I don’t like this play, and I don’t want to star in it. My faith tells me that God ordains my future, and I will accept what he has in store, but my prayer is that the Lord will write me different script.
Around age 34 the number 64 took on additional meaning for my life. My brother-in-law John and I went on a motorcycle trip through North Carolina to the Outer Banks and back. Our route included extended portions of U.S. Highway 64, which altogether runs 2,326 miles from Nags Head on the eastern shore to a desert terminus near the four-corners of Utah, Colorado, New Mexico and Arizona.
The idea came into my head somewhere around Highlands, North Carolina that, in the year I turn 64, I would a motorcycle the length of the highway west to east, and maybe write a book about it. I did the math as I motored along—2017. That’s when I would take the time to do it.
In my thirties, I had everything but time. My life then was filled with young children and a demanding business. The idea of low-stress days exploring more of highway 64’s scenic riches was epic and romantic. No rocking chairs and burial policies for this guy--I’m going to ride my motorcycle across the country. Eventually. In 31 years.

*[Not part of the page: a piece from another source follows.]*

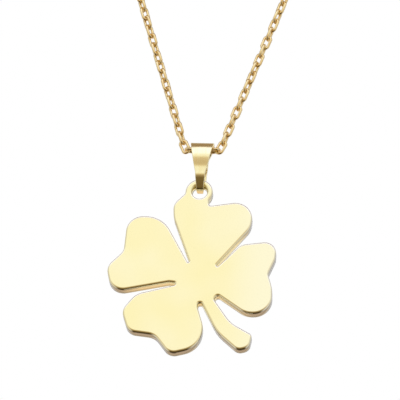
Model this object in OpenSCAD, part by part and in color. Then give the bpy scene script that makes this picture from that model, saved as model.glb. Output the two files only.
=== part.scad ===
// Necklace: a four leaf clover cut from polished plate, on a long tapered bail,
// hanging from a cable chain that closes at a clasp.
// The origin is where the necklace hangs, under the middle of the clasp.
// +X goes to the wearer's left, -Y is the front and +Z is up.

/* [Clover] */
// Width across the leaves
clover_w = 29.5; // [27:0.1:32]
// Thickness of the plate
clover_t = 1.9; // [1.8:0.1:2.1]
// Diameter of the hole for the bail
hole_d = 2.7; // [2.6:0.05:2.9]
// Diameter of the hanging tab round the hole
tab_d = 4.8; // [4.6:0.1:5]

/* [Bail] */
// Height of the bent strip
bail_h = 9.4; // [9:0.1:11]
// Depth over the bent strip
bail_deep = 5.7; // [5.4:0.1:6.2]
// Width of the strip where the chain passes
bail_w = 4.2; // [3.8:0.1:4.6]
// Width of the strip in the hole
bail_low_w = 1.05; // [1:0.05:1.3]
// Thickness of the strip
bail_strip = 0.45; // [0.4:0.05:0.5]

/* [Chain] */
// Length of the closed necklace
chain_length = 450; // [400:5:500]
// Width over the chain
chain_d = 1.8; // [1.6:0.05:1.85]
// Lean of each strand from upright
strand_lean = 18; // [15:0.1:24]
// Level run of the chain beyond each edge of the bail
mouth_run = 0.35; // [0.35:0.05:0.8]
// Length of the stretch that turns up to the strand
bend_run = 0.9; // [0.9:0.1:1.4]

/* [Clasp] */
// Length of the barrel
clasp_l = 9; // [7:0.5:12]
// Diameter of the barrel
clasp_d = 3; // [2.6:0.1:3.6]
// Bevel round the barrel's ends
clasp_bevel = 0.6; // [0.3:0.1:0.9]
// Width over the loop at each end
loop_d = 2.5; // [2.4:0.1:3]
// Thickness of the loops' wire
loop_wire = 0.6; // [0.5:0.05:0.65]

/* [Hidden] */
$fn = 72;
chain_fn = 8;
// distance between sections of the chain, in chain widths
chain_step_share = 3.3;
// largest step along a rounded corner, in degrees, and the shortest chord on it
corner_step_angle = 8;
corner_chord = 0.12;
metal = [0.86, 0.72, 0.42];

// clear height between the chain's corners and the top of the bail
curl_gap = 0.04;
// clear distance between each end of the chain and its loop on the clasp
end_gap = 0.1;
// clear play between the hole and the edges of the strip
hole_gap = 0.08;
// length by which a cutting shape passes the face that it cuts
over = 1;

// Corner rows: across, up and rounding, counted from the middle of the hole and taken
// clockwise. The tab comes after the shoulder.
shoulder = [
    [-3.0, -47.0, 0.4],
    [-14.5, -18.2, 20],
    [-15.3, -8.8, 8],
    [-8.9, -1.9, 3]
];
top_leaf = [
    [6.3, -9.3, 1.4],
    [33.6, -4.3, 10.5],
    [32.5, -23, 12],
    [13.5, -48.5, 0.4]
];
right_leaf = [
    [14.2, -49.6, 0.4],
    [27.4, -34.3, 8.5],
    [49, -31, 7],
    [48.6, -43.2, 7],
    [44.9, -53.4, 4],
    [47.9, -62, 18],
    [48.9, -79.6, 11],
    [32.8, -79.9, 12],
    [15.5, -68.2, 1.5]
];
stem = [
    [13.5, -71.2, 1.6],
    [24.6, -86.5, 20],
    [38, -93.8, 2.5],
    [36.8, -102.4, 5],
    [29.9, -104.4, 5],
    [16.7, -93.1, 27],
    [6.3, -73.9, 1]
];
lower_leaf = [
    [4.2, -74, 1],
    [4.2, -77.3, 4],
    [8.5, -89.6, 15],
    [6.8, -103.4, 14],
    [-10.8, -108.4, 7],
    [-20.6, -96.1, 9],
    [-36.5, -94.4, 7],
    [-41.4, -80.6, 8],
    [-33.6, -69.6, 12],
    [-10.5, -62.7, 0.5]
];
left_leaf = [
    [-10.5, -61.2, 0.5],
    [-14.2, -60.9, 3],
    [-48.3, -68.9, 9],
    [-52.6, -52.1, 8],
    [-43, -41.4, 7.5],
    [-42.2, -18.3, 10],
    [-21.6, -16.9, 17],
    [-3.9, -47.4, 0.4]
];
// one unit of the corner rows as a share of the clover's width
clover_share = 0.00993;
// turn of the clover in its own plane, in degrees
clover_turn = -0.8;
// distance from the hole's middle to the tab's, to the wearer's right
tab_shift = 0.1;
// directions, seen from the tab's middle, in which its edge starts and ends, clockwise
tab_start_angle = 180;
tab_end_angle = -40;

// Corners of the bail's outer face seen from the side, from the foot to the top: share of
// half its depth, share of its height, rounding as a share of half its depth
bail_face = [
    [0.30, 0, 0.32],
    [0.86, 0.24, 0.5],
    [0.86, 0.43, 0.8],
    [1, 0.635, 0.8],
    [0.70, 1, 0.84]
];
// Rows of the bail's edge at its front and at its back: share of its height,
// share of its widening, rounding as a share of the height
front_edge = [
    [-0.06, 0, 0],
    [0.095, 0, 0.3],
    [0.31, 0.235, 0.4],
    [0.50, 0.50, 0.6],
    [0.80, 0.83, 0.8],
    [1, 1, 0],
    [1.06, 1, 0]
];
back_edge = [
    [-0.06, 0, 0],
    [0.10, 0, 0.3],
    [0.36, 0.17, 0.5],
    [0.78, 0.28, 0.25],
    [1, 1, 0],
    [1.06, 1, 0]
];

radian = PI / 180;

// Unit direction at an angle from across towards up
function way(angle) = [cos(angle), sin(angle)];
function unit(v) = v / norm(v);

// Points round one corner of an outline, an arc where the corner has a radius
function corner(before, at, after) =
    let (
        p = [at[0], at[1]],
        u = unit([before[0], before[1]] - p),
        v = unit([after[0], after[1]] - p),
        half = acos(u * v) / 2,
        middle = p + unit(u + v) * at[2] / sin(half),
        out = p + u * at[2] / tan(half) - middle,
        first = atan2(out[1], out[0]),
        turn = (180 - 2 * half) * sign(u[1] * v[0] - u[0] * v[1]),
        chords = floor(abs(turn) * radian * at[2] / corner_chord),
        steps = max(2, min(ceil(abs(turn) / corner_step_angle), chords))
    )
    at[2] == 0 ? [p] : [for (i = [0 : steps]) middle + at[2] * way(first + turn * i / steps)];

// Closed outline with its corners rounded
function rounded(rows) =
    let (n = len(rows))
    [for (i = [0 : n - 1]) each corner(rows[(i + n - 1) % n], rows[i], rows[(i + 1) % n])];

// Half of the loop, from the middle of the bail: level, a short bend, a straight strand and a bow
loop_r = (loop_d - loop_wire) / 2;
clasp_run = clasp_l / 2 + loop_r + loop_d / 2 + end_gap;
half_run = chain_length / 2 - clasp_run;
level_run = bail_w / 2 + mouth_run;
turn_run = level_run + bend_run;
strand_heading = 90 - strand_lean;
turn_end = [level_run, 0] + bend_run * way(strand_heading / 2);
bow_turn = (90 + strand_lean) * radian;
bow_spare = half_run - turn_run - (clasp_run - turn_end[0]) / sin(strand_lean);
bow_r = bow_spare / (1 / tan(strand_lean) + bow_turn);
strand = (clasp_run + bow_r * cos(strand_lean) - turn_end[0]) / sin(strand_lean);
strand_end = turn_end + strand * way(strand_heading);
bow_middle = strand_end + bow_r * way(strand_heading + 90);
loop_h = bow_middle[1] + bow_r;

// Points of the right half of the loop, up to the clasp
strand_steps = ceil(strand / chain_step_share / chain_d);
bow_steps = ceil(bow_r * bow_turn / chain_step_share / chain_d);
half_loop = [
    [level_run, 0],
    for (i = [0 : strand_steps - 1]) turn_end + strand * i / strand_steps * way(strand_heading),
    for (i = [0 : bow_steps])
        bow_middle + bow_r * way(strand_heading - 90 + bow_turn / radian * i / bow_steps)
];

// Heights, with the clasp's lower side at the origin
clasp_z = clasp_d / 2;
level_z = clasp_z - loop_h;
hole_r = hole_d / 2;
// height above the hole's middle where the plate's edges rest on the strip's lowest slope
rest_up = sqrt(pow(hole_r - hole_gap, 2) - pow(bail_low_w / 2, 2));
face_out = bail_face[0][0] * bail_deep / 2;
slope = [bail_face[1][0] * bail_deep / 2 - face_out, bail_face[1][1] * bail_h];
foot_up = rest_up - (bail_strip * norm(slope) + slope[1] * (clover_t / 2 - face_out)) / slope[0];
level_up = foot_up + bail_h - bail_strip - curl_gap - chain_d / 2;
hole_z = level_z - level_up;

// Chain as a round cord of its own width, from one end of the clasp down through the bail and up to the other
module chain() {
    last = len(half_loop) - 1;
    route = [
        for (i = [0 : last]) [-half_loop[last - i][0], half_loop[last - i][1]],
        for (i = [0 : last]) half_loop[i]
    ];
    n = len(route);
    headings = [for (i = [0 : n - 2]) let (d = route[i + 1] - route[i]) atan2(d[1], d[0])];
    sections = [
        for (i = [0 : n - 1])
            let (
                before = headings[max(i - 1, 0)],
                after = headings[min(i, n - 2)],
                half_turn = (after - before) / 2,
                across = way(before + half_turn + 90) / cos(half_turn)
            )
            for (k = [0 : chain_fn - 1])
                let (
                    out = chain_d / 2 * way((k + 0.5) * 360 / chain_fn),
                    p = route[i] + out[0] * across
                )
                [p[0], out[1], p[1]]
    ];
    faces = [
        [for (k = [0 : chain_fn - 1]) chain_fn - 1 - k],
        [for (k = [0 : chain_fn - 1]) (n - 1) * chain_fn + k],
        for (i = [0 : n - 2], k = [0 : chain_fn - 1])
            let (next = (k + 1) % chain_fn)
            [
                i * chain_fn + k,
                i * chain_fn + next,
                (i + 1) * chain_fn + next,
                (i + 1) * chain_fn + k
            ]
    ];
    color(metal)
        translate([0, 0, level_z])
            polyhedron(sections, faces);
}

// Side view of the bail's loop, a closed outline less the same outline moved in by the strip's thickness
module bail_side() {
    function row(share, hand) =
        [hand * share[0] * bail_deep / 2, foot_up + share[1] * bail_h, share[2] * bail_deep / 2];
    last = len(bail_face) - 1;
    outer = rounded([
        for (i = [0 : last]) row(bail_face[i], 1),
        for (i = [0 : last]) row(bail_face[last - i], -1)
    ]);
    n = len(outer);
    inner = [
        for (i = [0 : n - 1])
            let (along = unit(outer[(i + 1) % n] - outer[(i + n - 1) % n]))
            outer[i] + bail_strip * [-along[1], along[0]]
    ];
    difference() {
        polygon(outer);
        polygon(inner);
    }
}

// One half of the bail seen from the front, as deep as the loop: the front half or the back half
module bail_half(rows, side) {
    function edge(row, hand) =
        [
            hand * (bail_low_w + row[1] * (bail_w - bail_low_w)) / 2,
            foot_up + row[0] * bail_h,
            row[2] * bail_h
        ];
    last = len(rows) - 1;
    outline = [
        for (i = [0 : last]) edge(rows[i], 1),
        for (i = [0 : last]) edge(rows[last - i], -1)
    ];
    depth = bail_deep / 2 + over;
    translate([0, side * depth / 2, 0])
        rotate([90, 0, 0])
            linear_extrude(height = depth, center = true)
                polygon(rounded(outline));
}

// Strip bent round the chain and through the hole, narrow at its foot
module bail() {
    color(metal)
        translate([0, 0, hole_z])
            intersection() {
                rotate([90, 0, 90])
                    linear_extrude(height = bail_w + 2 * over, center = true)
                        bail_side();
                union() {
                    bail_half(front_edge, -1);
                    bail_half(back_edge, 1);
                }
            }
}

// Flat clover with a bent stem and a drilled hanging tab
module clover() {
    share = clover_share * clover_w;
    tab_steps = ceil((tab_start_angle - tab_end_angle) / corner_step_angle);
    tab = [
        for (i = [0 : tab_steps])
            let (p = tab_d / 2 * way(tab_start_angle + (tab_end_angle - tab_start_angle) * i / tab_steps))
            [p[0] - tab_shift, p[1], 0]
    ];
    leaves = concat(top_leaf, right_leaf, stem, lower_leaf, left_leaf);
    color(metal)
        translate([0, 0, hole_z])
            rotate([90, 0, 0])
                difference() {
                    rotate(clover_turn)
                        linear_extrude(height = clover_t, center = true)
                            polygon(rounded(concat(shoulder * share, tab, leaves * share)));
                    cylinder(h = clover_t + 2 * over, d = hole_d, center = true);
                }
}

// Plain closed barrel with a wire loop at each end
module clasp() {
    end = clasp_l / 2;
    r = clasp_d / 2;
    color(metal)
        translate([0, 0, clasp_z]) {
            rotate([0, 90, 0])
                rotate_extrude()
                    polygon([
                        [0, -end],
                        [r - clasp_bevel, -end],
                        [r, clasp_bevel - end],
                        [r, end - clasp_bevel],
                        [r - clasp_bevel, end],
                        [0, end]
                    ]);
            for (side = [-1, 1])
                translate([side * (end + loop_r), 0, 0])
                    rotate_extrude()
                        translate([loop_r, 0])
                            circle(d = loop_wire);
        }
}

chain();
bail();
clover();
clasp();
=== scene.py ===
import math

import bpy
from mathutils import Matrix, Vector


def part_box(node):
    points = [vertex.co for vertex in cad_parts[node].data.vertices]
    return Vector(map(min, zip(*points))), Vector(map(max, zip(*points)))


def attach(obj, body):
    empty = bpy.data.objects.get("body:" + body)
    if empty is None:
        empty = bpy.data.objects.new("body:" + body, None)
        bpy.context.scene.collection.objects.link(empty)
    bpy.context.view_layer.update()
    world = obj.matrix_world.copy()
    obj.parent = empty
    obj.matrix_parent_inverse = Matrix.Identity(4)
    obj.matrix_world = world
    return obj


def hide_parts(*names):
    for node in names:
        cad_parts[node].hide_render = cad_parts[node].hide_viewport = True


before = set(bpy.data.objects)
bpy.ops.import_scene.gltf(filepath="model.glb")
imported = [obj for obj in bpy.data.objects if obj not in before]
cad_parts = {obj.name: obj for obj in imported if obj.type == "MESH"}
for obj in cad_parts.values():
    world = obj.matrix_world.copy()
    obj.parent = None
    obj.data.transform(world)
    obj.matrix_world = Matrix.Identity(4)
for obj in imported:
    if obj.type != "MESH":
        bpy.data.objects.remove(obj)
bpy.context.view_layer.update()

# Camera. The photograph looks up at the hanging clover from below its front and
# a little from the right, with the picture turned slightly, so that the
# necklace's own upright leans to the right.
clover_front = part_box("clover")[0].y
hole_z = -0.191818
look_from = math.radians(5.2)
look_up = math.radians(26)
roll = math.radians(3.6)
frame_width = 0.0706
camera_reach = 1.5
aim_right = 0.001
aim_down = 0.022
back = Vector(
    (
        math.sin(look_from) * math.cos(look_up),
        -math.cos(look_from) * math.cos(look_up),
        -math.sin(look_up),
    )
)
level = Vector((math.cos(look_from), math.sin(look_from), 0))
upright = back.cross(level)
right = level * math.cos(roll) + upright * math.sin(roll)
up = upright * math.cos(roll) - level * math.sin(roll)
aim = Vector((0, clover_front, hole_z))
aim += frame_width * (right * aim_right - up * aim_down)
camera_data = bpy.data.cameras.new("camera")
camera = bpy.data.objects.new("camera", camera_data)
bpy.context.scene.collection.objects.link(camera)
camera_data.sensor_width = 36
camera_data.lens = camera_data.sensor_width * camera_reach / frame_width
camera_data.clip_start = 0.05
camera_data.clip_end = 60
camera.matrix_world = Matrix.Translation(aim + back * camera_reach) @ Matrix(
    (right, up, back)
).transposed().to_4x4()
bpy.context.scene.camera = camera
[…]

Every summer we can rent a cottage in the Isle of Wight,
If it’s not too dear.
We will scrimp and save.
Grandchildren on your knee,
Vera, Chuck and Dave.
There is a voice in me that says riding across the country is expensive and self-indulgent. The real adventure in my life is my wife, children and grandchildren, and I know that is true. Yet I hope they will all forgive me for wanting something more. Not better, just more.
And the voice says that a cross-country motorcycle trip is passé. It’s been done and written about by lots of people. But lots of people are not me.
Send me a postcard, drop me a line,
Stating point of view
Indicate precisely what you mean to say
Yours sincerely, wasting away.
I’ve chewed on this idea for too long. I am running late for a 30-year-old appointment. It’s time to go or find a new song.